Schmidt, Gary D.  (2007).  THE WEDNESDAY WARS.  New York: Scholastic, Inc.  ISBN:  054723760X.

PLOT SUMMARY

The year is 1967 and Holling Hoodhood is convinced his 7th grade English teacher, Mrs. Baker, hates him. To make things worse, he is stuck by himself with her every Wednesday afternoon while the rest of his classmates go to Hebrew school or Catholic mass.  At first Mrs. Baker has Holling doing menial tasks to pass the time, but she decides to make the best of their time together by introducing him to Shakespeare.  Holling is now sure that she hates him.  Why else would she submit him to this torture?  But it turns out Shakespeare is not so bad, and in fact Holling learns some life lessons from the classical writer. 

As he is reading Shakespeare at Camillo Junior High, a war is raging in Vietnam.  Holling is contstantly reminded of this as his father and sister fight about politics over the dinner table. Throughout the school year his relationship with Mrs. Baker improves and she helps him overcome some 7th grade obstacles like making the cross country team and deciding where to take his crush on Valentines Day.  In the end Holling realizes Mrs. Baker has also helped him to form his own views on the world around him, and come out from under his father’s shadow.

CRITICAL ANALYSIS

Holling Hoodhood is the kind of character a reader can’t help but love.  His series of misfortunes are so far fetched, but he always approaches each one with humor and optimism.  Seventh grade at Camillo Junior High can sometimes be turbulent like when an eighth grader post pictures of Holling wearing tights with feathers from his Shakespeaere debut.  However Mrs. Baker is a strong pillar  that Holling soon learns he can rely on.  She is a strong willed teacher that has been an Olympic runner, loves Shakespeare, and has a love and respect for others. 
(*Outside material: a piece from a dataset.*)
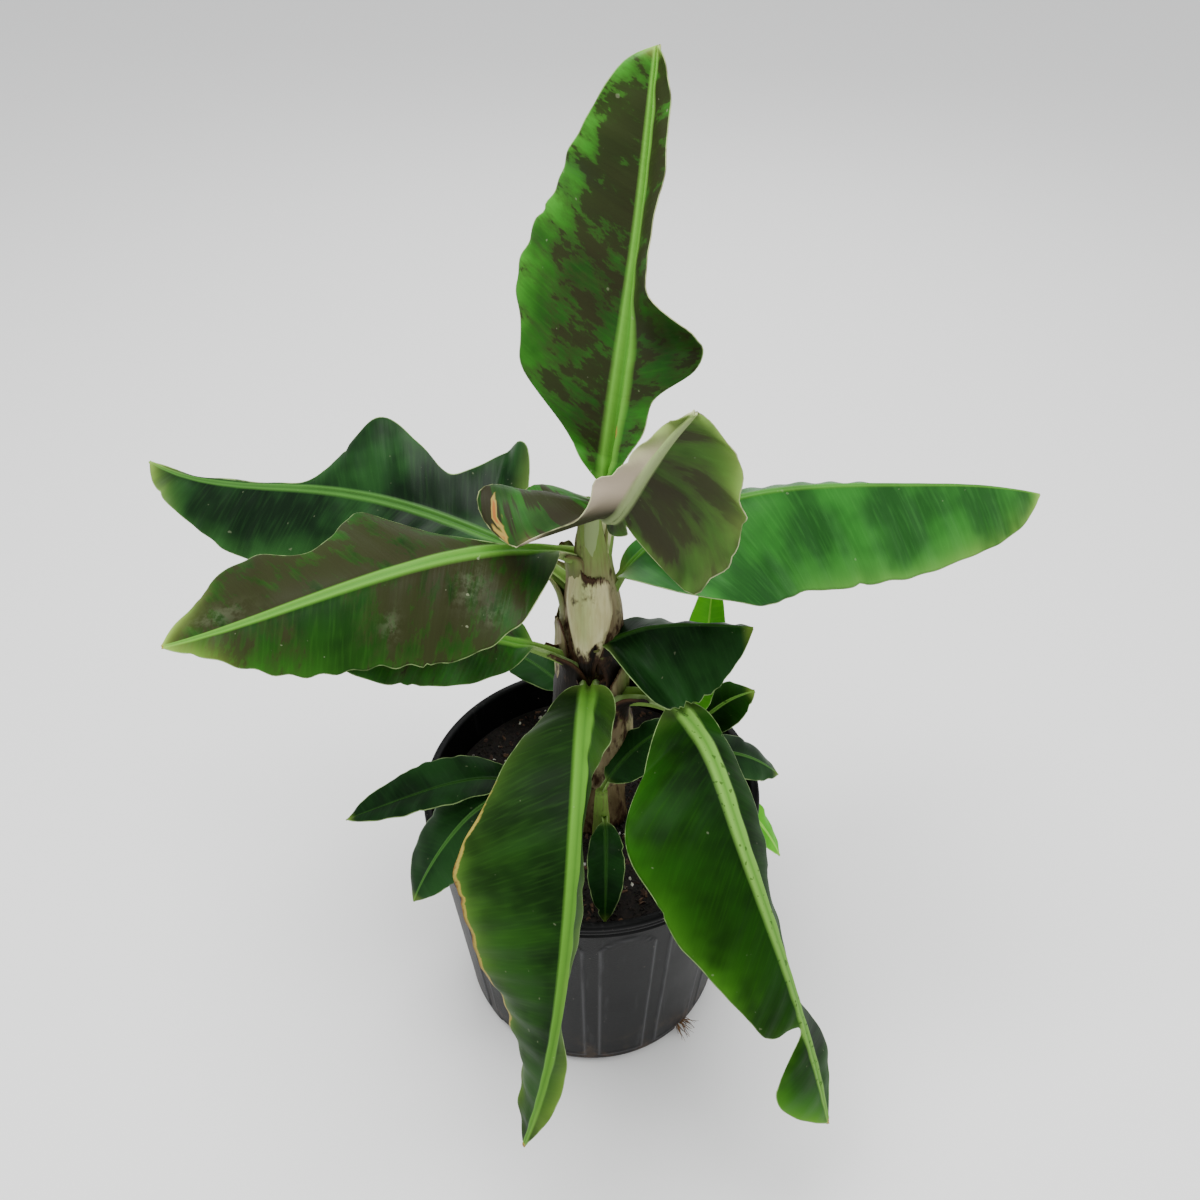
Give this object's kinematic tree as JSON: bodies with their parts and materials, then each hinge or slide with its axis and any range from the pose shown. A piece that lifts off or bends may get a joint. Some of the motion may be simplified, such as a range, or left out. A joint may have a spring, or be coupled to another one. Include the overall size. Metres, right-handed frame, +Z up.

 As the war is waging in Veitnam much of the school, including Mrs. Baker, are worried about loved ones overseas.  Holling’s sister, Heather, is a self-proclaimed flower child and often defies her father as she tries to make him understand the instability the war is causing.  As Holling witnesses these disagreements at home he is beginning to question his own views on life and whether he truly wants to be the next Hoodhood of the family architectural firm, Hoodhood and Assoc. Holling begins to realize that Shakekspeare may have been teaching him some life lessons after all as he slowly evolves into a free-thinking, caring individual. Schmidt creates an entertaining story as Holling tries to decide what he stand for that is a perfect parallel to the Vietnam War as our nation tries to make the same decision.

REVIEW EXERPTS

School Library Journal (July 01, 2007)- “[Readers] will appreciate Holling's gentle, caring ways and will be sad to have the book end.”

Booklist (June 01, 2007) starred review-  “Schmidt, whose Lizzie Bright and the Buckminster Boy (2005) was named both a Printz and a Newbery Honor Book, makes the implausible believable and the everyday momentous. Seamlessly, he knits together the story's themes: the cultural uproar of the '60s, the internal uproar of early adolescence, and the timeless wisdom of Shakespeare's words.”

Publishers Weekly (April 16, 2007)- “Schmidt delivers another winner here, convincingly evoking 1960s Long Island, with Walter Cronkite's nightly updates about Vietnam as the soundtrack.”

CONNECTIONS
  • Let students watch footage of newscast from the Vietnam War 
  • Read some of the same plays written by Shakespeare as Holling did.  If teaching younger children use the Shakespeare Can be Fun series by Lois Burdett
  • Have a 60s dress up day and eat cream puffs!